Other startups want to go even further. Regulation is helping them. Only accredited investors can invest in property, venture-capital funds or hedge funds. “Accredited” once meant the rich, those earning more than $200,000, or worth more than $1m. But a rule change in 2017 means that those with professional experience or knowledge are now eligible too.
This change has fuelled the growth of startups offering property investments to the masses. One such firm is Cadre, set up in 2014. Ryan Williams, its co-founder, who previously worked at Blackstone, an alternative asset-manager, wants to build an exchange for commercial property that allows people to trade stakes in buildings, almost like a “digital stockmarket”.
Cadre finds an investment opportunity with a life of around five or seven years and lists it on its platform. Investors can buy pieces of it through the site. Every quarter, rental income is paid out and investors can choose to cash out through a trading system. “We provide a quarterly valuation for their investment, and they can choose to sell all or some of their stake at a range of prices,” says Mr Williams. This secondary market typically clears quickly.
Low fees are likely to be part of the draw. Cadre charges a 1% fee on any cash deposited on the platform and an annual management fee of 1.5%. This is just a quarter of what an investor might pay a traditional alternative-asset manager. The firm’s clients include the establishment: Goldman Sachs, a bank, is spending $250m on behalf of its wealth-management clients. But individuals are stepping in, too.
Yieldstreet, which was founded in 2015, offers property investments as well as those in snazzier alternatives like art, marine finance (such as the funding of container ships) and private credit. In 2015 the Securities and Exchange Commission changed its rules on “mini” initial public offerings (IPOs), increasing the amount that can be raised to $50m. A clutch of firms have since listed artworks and classic cars.
Even in residential property, the most sluggish and expensive market of all, firms are using technology to improve efficiency. “When we thought about what makes a properly functioning marketplace, it all came down to price discovery and data,” says Rich Barton, the founder of Zillow, an “i-buying” firm, which acts like a marketmaker for houses. After a decade gathering data on every home in America, it can now plug a property’s characteristics into machine-learning algorithms to price them, just as Mr Magdelinic plugs in characteristics of bonds. Zillow buys homes based on the algorithm’s assessment, taking them onto its balance-sheet. It then sells these on its platform.
There is evidence this is pushing down agents’ fees. Commissions are dropping quickly in areas in which i-buyers operate. A study by Mike DelPrete of the University of Colorado suggests that the fees i-buyers pay to buyers’ agents are falling. In places such as Phoenix, Dallas, and Raleigh the fees paid to agents have dropped by around 0.5-1 percentage points in a little over a year. In Atlanta they have fallen by half in just two years.

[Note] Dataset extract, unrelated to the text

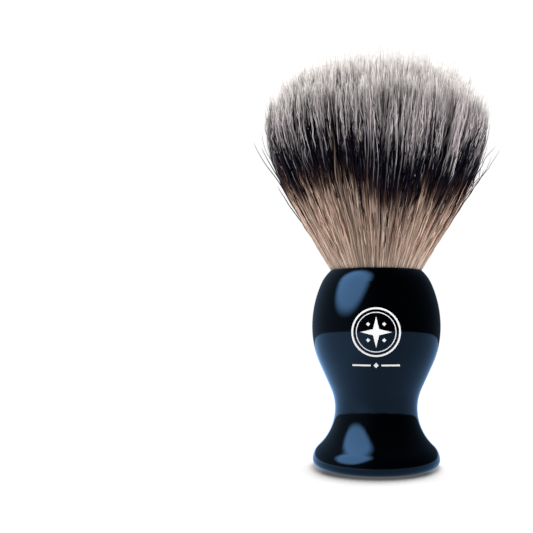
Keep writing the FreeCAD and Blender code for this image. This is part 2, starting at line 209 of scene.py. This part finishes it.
def fibres(name, material, count, roots, rings, first=0.0, width=0.32, ends=(0.97, 1.0), bands=(0.0, 1.0),
           gather=0.85, fill=0.5, wander=0.46, wave=0.30, kink=0.0, flare=0.0):
    """A layer of fibres, from a share of their length upwards, at roots between two shares of the radius.

    They end between two shares of the full length. Small kinks need closely spaced rings. bands are the
    heights on the map at the root and the tip, and fill below 1 leaves the axis thinner than the rim.
    """
    low, high = roots
    u = RNG.uniform(low**(1 / fill), high**(1 / fill), count)**fill
    angle = RNG.uniform(0, TURN, count)
    along = np.linspace(0, 1, rings)[None, :]**0.9
    length = ends[1] - (ends[1] - ends[0]) * RNG.uniform(0, 1, (count, 1))**1.6
    share = first + (length - first) * along
    path, tuft = gathered(around(bezier(fan(u), share), angle), u, angle, share, gather)
    path = strayed(path, tuft, share, wander, wave, kink, flare)

    taper = 0.22 + 0.78 * np.clip((1 - along) * (1 - first) / 0.30, 0, 1)**0.7
    radius = width / 2 * (0.65 + 0.7 * RNG.uniform(0, 1, (count, 1))**2) * taper
    heights = bands[0] + (bands[1] - bands[0]) * share / length
    return tube_mesh(name, path, radius, tinted(angle, tuft), heights, material)


def core(name, material, reach=0.86, shoulder=0.74, crown=0.70, rise=10.5):
    """The inner mass of the bundle, just under the outermost fibres and their tips. It is darker than the
    fibres over it
    and its cap stays in the dark band: painted shade in the gaps between the tufts, over a real inner mass of
    fibres.

    Its flank follows the fibres that start a share reach of the root's radius out, up to a share shoulder
    of their length. A cap that rises above the shoulder closes it.
    """
    sides, flank_rings, cap_rings = 96, 30, 9
    turn = TURN * np.arange(sides) / sides
    share = np.linspace(0, shoulder, flank_rings)
    flank = bezier(fan(np.array([reach])), share[None, :])[0]
    edge_r, edge_z = flank[-1]
    polar = math.pi / 2 * np.linspace(1, 0, cap_rings + 2)[1:-1]
    cap = np.stack([edge_r * np.sin(polar), edge_z + rise * np.cos(polar)], -1)
    profile = np.concatenate([flank, cap])
    # the cap's bands stop at crown, in the dark band below the pale tips: painted shade between the tufts
    share = np.r_[share, np.linspace(shoulder, crown, cap_rings + 1)[:-1]]
    ripple = 1 + 0.012 * np.sin(turn * 23) + 0.01 * np.sin(turn * 37 + 1)
    verts = [(r * k * math.cos(a), r * k * math.sin(a), z)
             for (r, z) in profile for a, k in zip(turn, ripple)]
    verts += [(0, 0, profile[0, 1]), (0, 0, edge_z + rise)]
    bottom, top = len(verts) - 2, len(verts) - 1

    # dark shades on the flank and one dark column on the cap: painted shade inside the knot
    column = (RNG.integers(0, GRID, sides) * GRID + RNG.integers(2, 8, sides) + 0.5) / GRID**2
    shaded_cap_column = (GRID // 2 * GRID + 2.5) / GRID**2
    faces, uv = [], []

    def face(corners, side, heights):
        faces.append(corners)
        uv.extend((side, height) for height in heights)

    for j in range(len(profile) - 1):
        for i in range(sides):
            a, b = j * sides + i, j * sides + (i + 1) % sides
            face((a, b, b + sides, a + sides), column[i] if j < flank_rings - 1 else shaded_cap_column,
                 (share[j], share[j], share[j + 1], share[j + 1]))
    last = (len(profile) - 1) * sides
    for i in range(sides):
        k = (i + 1) % sides
        face((bottom, k, i), column[i], (0, 0, 0))
        face((last + i, last + k, top), shaded_cap_column, (share[-1],) * 3)
    mesh = bpy.data.meshes.new(name)
    mesh.from_pydata([Vector(v) * MM + Vector((0, 0, COLLAR * MM)) for v in verts], [], faces)
    return finished(name, mesh, uv, material)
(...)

Bring these developments across disparate markets together, and it seems clear that technology is making it possible for liquidity, price transparency and competition to crop up in a variety of financial markets. True, the markets for art, bonds and houses will never be quite as frictionless as the stockmarket. Mr Schiffman thinks Tesla’s bonds are unlikely to be as exciting as its shares. The clue is in the name. “It is fixed income!” he laughs. No one will make a snap decision to buy or sell a house—because they have to live in it.
They have their exits and entrances
Yet the oncoming rush of liquidity should worry institutional investors. Many help their customers gain exposure to a basket of small companies, or to commercial property. But that often comes as part of a pricey package deal: clients must also buy the slick advice that comes with it. Once it became possible to buy exposure alone in the stockmarket, many of them ditched their stock-pickers.
Now price transparency and liquidity seem bound to deliver fierce fee competition in other asset markets. Retail investors may one day be able to stuff their cash into a portfolio of low-fee funds in everything from stocks and bonds to art and property. It is this, rather than gyrations in GameStop stock, that will give retail investors more power over Wall Street. ■
This article appeared in the Finance & economics section of the print edition under the headline “Transfer of power”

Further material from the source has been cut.